◆ DIRECTIVE: The lines to reproduce run from the first one through the line containing "return dipped". Reproduce them exactly.

---------- DATA PROVIDED ----------

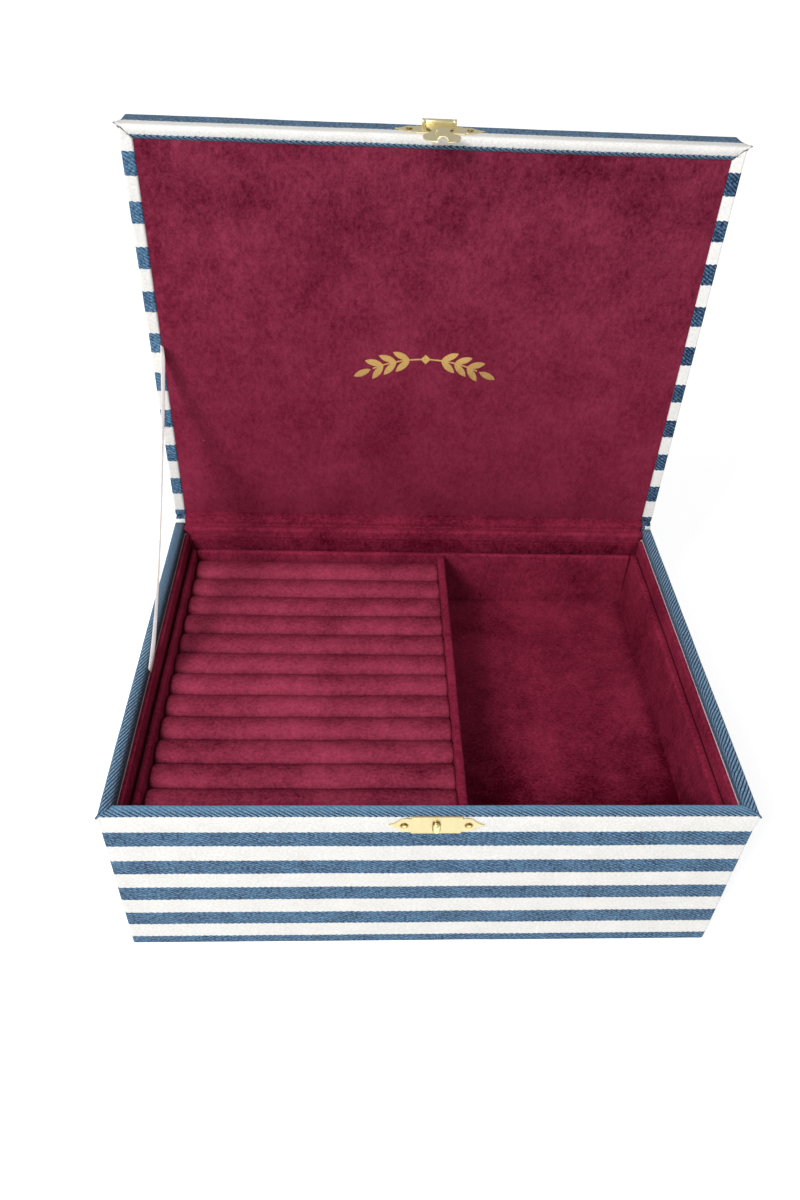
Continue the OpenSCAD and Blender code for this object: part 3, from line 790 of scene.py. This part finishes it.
def hinge_profile(radius, start, corners, end_z, free_from, groove=0.0):
    """Profile rows: straight runs over the wall's rim, a quarter turn about the hinge, then up the lid.
    The strip dips into a groove of this depth where it leaves the rim."""
    rows, way = [], 0.0
    last = Vector(start)
    for spot in map(Vector, corners):
        run = (spot - last).length
        for share in lines_between(0.0, 1.0, 0.7 * MM / max(run, 1e-6))[1:]:
            p = last.lerp(spot, share)
            rows.append((p.x, p.y, way + run * share, free_from))
        way += run
        last = spot
    crease_way = way + CREASE_PAST
    for k in range(1, BEND_STEPS + 1):
        turn = math.pi / 2 * k / BEND_STEPS
        y = HINGE_Y - radius * math.cos(turn)
        z = HINGE_Z + radius * math.sin(turn)
        rows.append((y, z, way + radius * turn, 1.0))
    way += radius * math.pi / 2
    rise = end_z - HINGE_Z - radius
    for k in range(1, 4):
        rows.append((HINGE_Y, HINGE_Z + radius + rise * k / 3, way + rise * k / 3, 0.6))
    dipped = []
    for y, z, at, free in rows:
        dip = groove * math.exp(-((at - crease_way) / CREASE_W) ** 2)
        dipped.append((y + dip * 0.5, z - dip * 0.85, at, free))
    return dipped


suede_low, suede_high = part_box("hinge_suede")
inner_y = HALF_D - WALL_T
over_rim = [(inner_y, BASE_H - CHAMFER), (inner_y + CHAMFER, BASE_H), (HINGE_Y - SUEDE_R, BASE_H)]
suede_profile = hinge_profile(SUEDE_R, (inner_y, TURN_IN_Z), over_rim, suede_high.z - SUEDE_END,
                              0.6, GROOVE)
hinge_suede = strip_along_x("hinge_strip_suede", suede_high.x, suede_profile, 0.0, SUEDE_T, 21.0, 0.7 * MM)
finish_piece(hinge_suede, None, suede, "burgundy_suede", "hinge_suede")
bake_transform(hinge_suede)

cloth_low, cloth_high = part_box("hinge_cloth")
cloth_r = HINGE_Y - cloth_low.y
cloth_y = HALF_D - 0.8 * MM
cloth_profile = hinge_profile(cloth_r, (cloth_y, BASE_H - 0.4 * MM), [(cloth_y, HINGE_Z)],
                              LID_Z + 0.3 * MM, 0.3)
hinge_cloth = strip_along_x("hinge_strip_cloth", cloth_high.x, cloth_profile, 0.5, CLOTH_T, 31.0, 0.15 * MM)
finish_piece(hinge_cloth, None, twill, "striped_twill", "hinge_cloth")
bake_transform(hinge_cloth)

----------

◆ FULL RESPONSE:
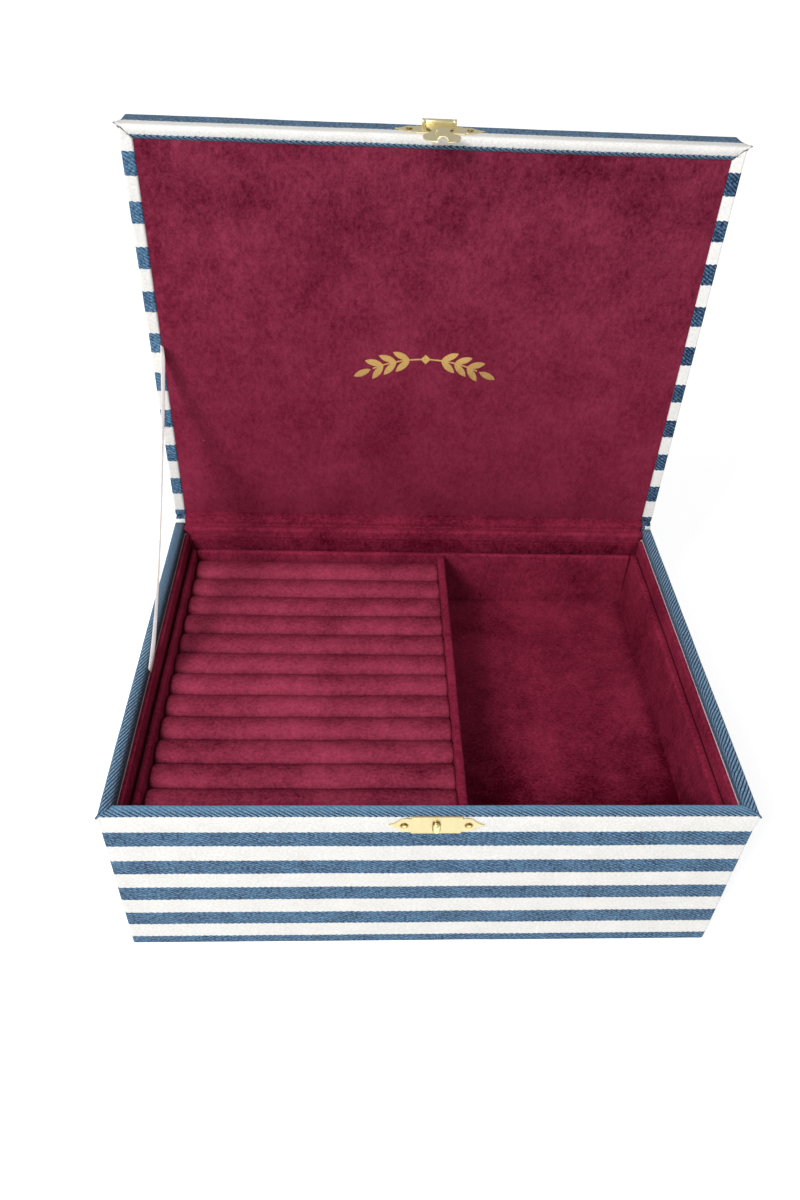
Continue the OpenSCAD and Blender code for this object: part 3, from line 790 of scene.py. This part finishes it.
def hinge_profile(radius, start, corners, end_z, free_from, groove=0.0):
    """Profile rows: straight runs over the wall's rim, a quarter turn about the hinge, then up the lid.
    The strip dips into a groove of this depth where it leaves the rim."""
    rows, way = [], 0.0
    last = Vector(start)
    for spot in map(Vector, corners):
        run = (spot - last).length
        for share in lines_between(0.0, 1.0, 0.7 * MM / max(run, 1e-6))[1:]:
            p = last.lerp(spot, share)
            rows.append((p.x, p.y, way + run * share, free_from))
        way += run
        last = spot
    crease_way = way + CREASE_PAST
    for k in range(1, BEND_STEPS + 1):
        turn = math.pi / 2 * k / BEND_STEPS
        y = HINGE_Y - radius * math.cos(turn)
        z = HINGE_Z + radius * math.sin(turn)
        rows.append((y, z, way + radius * turn, 1.0))
    way += radius * math.pi / 2
    rise = end_z - HINGE_Z - radius
    for k in range(1, 4):
        rows.append((HINGE_Y, HINGE_Z + radius + rise * k / 3, way + rise * k / 3, 0.6))
    dipped = []
    for y, z, at, free in rows:
        dip = groove * math.exp(-((at - crease_way) / CREASE_W) ** 2)
        dipped.append((y + dip * 0.5, z - dip * 0.85, at, free))
    return dipped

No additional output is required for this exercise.